Common applications, by sector.
- Cannabis: cure-room storage, drying transfers, packaging-line buffers, processing waste consolidation.
- Breweries: spent-grain hauling, hop bag dunnage, malt sack staging.
- Agriculture: harvest field bins, pack-house consolidation, root-crop storage.
- Automotive & foundry: parts transfer, casting moves, scrap consolidation.
- E-commerce & DTC: returns sortation, inbound consolidation, closed-loop shipping.
- Manufacturing: line-side dunnage, inter-plant transfers, seasonal overflow storage.
- Recyclers: sorted material consolidation, baler feed staging.
- Schools and community gardens: raised-bed liner, compost storage (free with our community program).
How a gaylord is made.
A standard doublewall gaylord starts as three rolls of kraft liner and a roll of fluted medium that come off the corrugator as a single sheet of double-walled board. The sheet runs through a die-cutter that scores eight crease lines and cuts the four top flaps. The blank is folded once during shipping to flatten it. When it reaches the customer, the bottom flaps are tucked and taped, the box is opened up to its full height, and it’s ready to receive a load. Most gaylords get used at least once this way before being baled or — better — making it to our yard for a second life.
What “ECT” means and why you might care.
ECT is the Edge Crush Test rating, measured in pounds per linear inch. It tells you how much vertical compression the board can survive before crushing. Standard gaylord stock runs ECT 48 to ECT 72 depending on wall and flute, with triplewall and quadwall stock pushing into ECT 90+ territory. ECT matters most when you’re stacking gaylords on top of each other — every box in a column is supporting all the boxes above it, so the ECT needs to be high enough to prevent the bottom box from collapsing.
How to specify a gaylord without a converter’s help.
- Pick the load weight first. That sets your wall type.
- Pick the footprint based on your forklift and your dock.
- Pick the height based on the product depth and your stacking plan.
- Pick the grade based on your application and budget.
- Tell us. We’ll quote what’s on the floor today.
Pricing context.
For a typical doublewall 40"×48"×40" gaylord: new stock runs $24–$38 per unit depending on minimum order and lead time, our reclaimed grade A runs $10–$13, grade B runs $7–$9, and grade C runs $5–$6. Triplewall stock runs roughly 50% higher across all grades. Bulk volume discounts kick in at 500 units (5%), 1,000 units (8%), and 2,500 units (12%). See our full pricing page for the complete table.
Sustainability impact, per gaylord.
- ~21 kg CO₂e avoided per unit versus new (90%+ reduction).
- ~400 gallons of water saved per unit versus virgin pulp production.
- 0 trees harvested per unit (versus ~1 tree per 23 new units).

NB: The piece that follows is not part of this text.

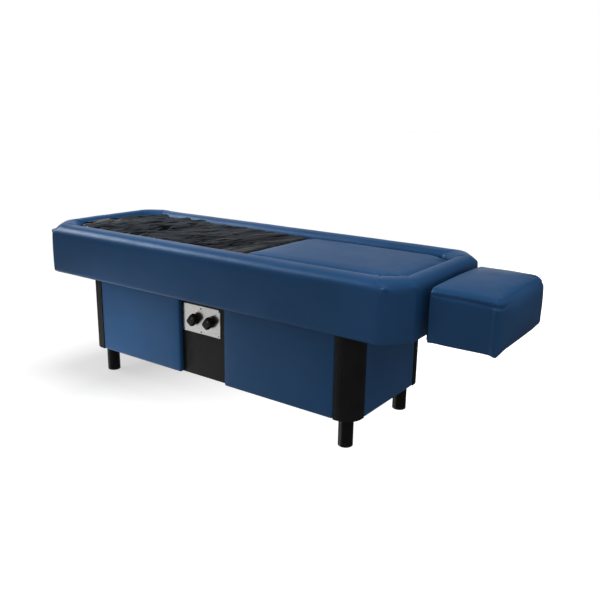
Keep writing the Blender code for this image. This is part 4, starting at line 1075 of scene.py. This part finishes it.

- ~$1.20 of bale value preserved by keeping the box in service rather than recycling it.
Gaylord box FAQ.
How long does a reclaimed gaylord last?
Typical doublewall stock survives 4–6 trips after we ship it. Triplewall stock survives 6–10. Cycle life depends heavily on load type, handling, and storage conditions — wet loads and rough handling shorten the life dramatically.
Can I stack reclaimed gaylords four high?
Yes, with caveats. Grade A doublewall can stack 4 high under the manufacturer’s rated load. Grade B and C should be stacked 3 high to be conservative. Triplewall can stack 5+ high in most rack systems.
What if a gaylord arrives damaged?
Photograph it, email us, and we’ll either credit the unit or replace it on the next delivery. Damaged units almost always represent shipping damage rather than yard error, but we own it either way.
Are the boxes cleaned before shipment?
Visually inspected, dust-blown, and re-taped if needed. We don’t pressure-wash because pressure-washing destroys corrugated. If a box looks dirty enough that washing would help, it goes to a lower grade or gets baled.
Can I order one specific footprint as a recurring order?
Yes — recurring orders are easy to set up. We schedule the shipments on a fixed cadence and adjust quantities each month based on your actual usage.